BonoboZill4 Sep 17, 2019 10:24 PM

Talk about jaw-dropping views...

chris08876 Sep 17, 2019 10:59 PM


Originally Posted by JManc (Post 8690116)
I got married a few doors up from this thing and would just sit there in hotel room and watch them work in this building. We go back to hotel every year since then and I have to go and check it the progress. The building photo-bombed our wedding photos after all. Gotta check in on it...

The Park Lane hotel offers one of the best opportunities location wise in the city. The hotel will see its demise eventually, which will result in demo, and from it, a super tall.

Only a matter of time. 36 Central Park, if fully developed, will a monster of a tower (In a good way). Very tall, and very glamorous... which will be expected given its location.

JManc Sep 17, 2019 11:15 PM

Unfortunately you are right but Park Lane is pretty bad architecture and sticks out like a sore thumb among those art deco and post-modern towers.

PeterQM Sep 18, 2019 12:06 AM

Central Park Tower, the world's tallest residential building, tops out; See New Photos

From earlier today:

More photos and article here.

chris08876 Sep 18, 2019 12:35 AM

The timing is perfect. CPT and 1 Vandy pretty much topped out on the same day. :cheers:

NYguy Sep 18, 2019 1:19 AM


Originally Posted by chris08876 (Post 8690362)
The timing is perfect. CPT and 1 Vandy pretty much topped out on the same day. :cheers:

Yes, an eventful day it was.

World’s tallest residential tower unveils views for first time

By Hana R. Alberts
September 17, 2019


Billionaires’ Row — as 57th Street in Midtown Manhattan is nicknamed — just crowned a new king.

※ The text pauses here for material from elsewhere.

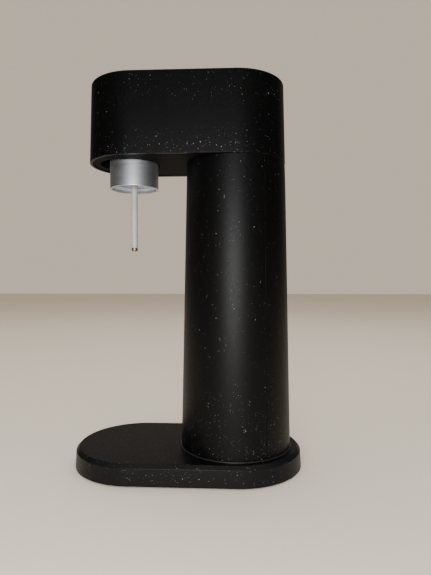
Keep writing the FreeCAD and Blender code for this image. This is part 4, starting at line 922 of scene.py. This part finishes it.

The tallest tower on the stretch is officially 217 W. 57th St., called the Central Park Tower.

A ceremony held Tuesday morning in the concrete shell of a duplex on the 107th floor feted the topping out of the condo building, which is 131 stories and 1,550 feet high.

“It’s now the tallest residential building in the world,” says Gary Barnett, president of Extell, which co-developed the supertall with Shanghai Municipal Investment. “It’s going to be the best building in the city of New York.”

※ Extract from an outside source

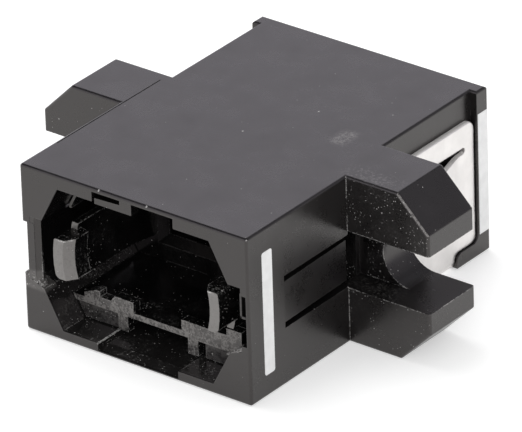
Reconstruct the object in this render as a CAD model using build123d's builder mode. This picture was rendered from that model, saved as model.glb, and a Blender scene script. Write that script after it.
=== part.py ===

Barnett tapped Adrian Smith and Gordon Gill as architects, after seeing a photo of Dubai’s Burj Khalifa building — which they also designed — in an in-flight magazine, Barnett said Tuesday. Central Park Tower’s glass-and-steel facade cantilevers 300 feet above the street, giving Central Park views to north-facing apartments.

Seven stories at the base of Central Park Tower will house New York City’s first Nordstrom store, set to open Oct. 24.

The current tallest residential building in New York City (and the world) is 432 Park Ave., which is 1,396 feet tall — 154 feet shy of Central Park Tower’s height.

World One in Mumbai, India, will trump 432 Park when complete, with a planned height of 1,450 feet. Central Park Tower will top that one, too.

“We started this project about 15 years ago with the assemblage” of land, Barnett says. “It’s been a long road.”

NYguy Sep 18, 2019 1:21 AM

SEPTEMBER 17, 2019


Extell is excited to announce that Central Park Tower, the tallest residential building in the world, has officially topped out at 1,550 ft above NYC


Congratulations to Extell. Not as excited about this one as I am some of the others, despite the height, but this tower was pushed through and built. We need more of this in New York (really) and looking forward to their next big development.

Prezrezc Sep 18, 2019 11:52 AM

This is turning out to be every bit the beautiful behemoth I knew I was looking at.

YIMBY's exclusive pics from nearly the top of the tower blow the mind to pieces.

chris08876 Sep 18, 2019 2:50 PM


Originally Posted by NYguy (Post 8690385)
Yes, an eventful day it was.


Pretty much when they both topped out, this is an accurate reflection of what happened to Chris. Including the vocal tics in the beginning. But all this positive news and events makes one burst into dance and music.

Video Link


Originally Posted by Prezrezc (Post 8690534)
This is turning out to be every bit the beautiful behemoth I knew I was looking at.

YIMBY's exclusive pics from nearly the top of the tower blow the mind to pieces.

Whoever has that penthouse, and a telescope has eyes on the city.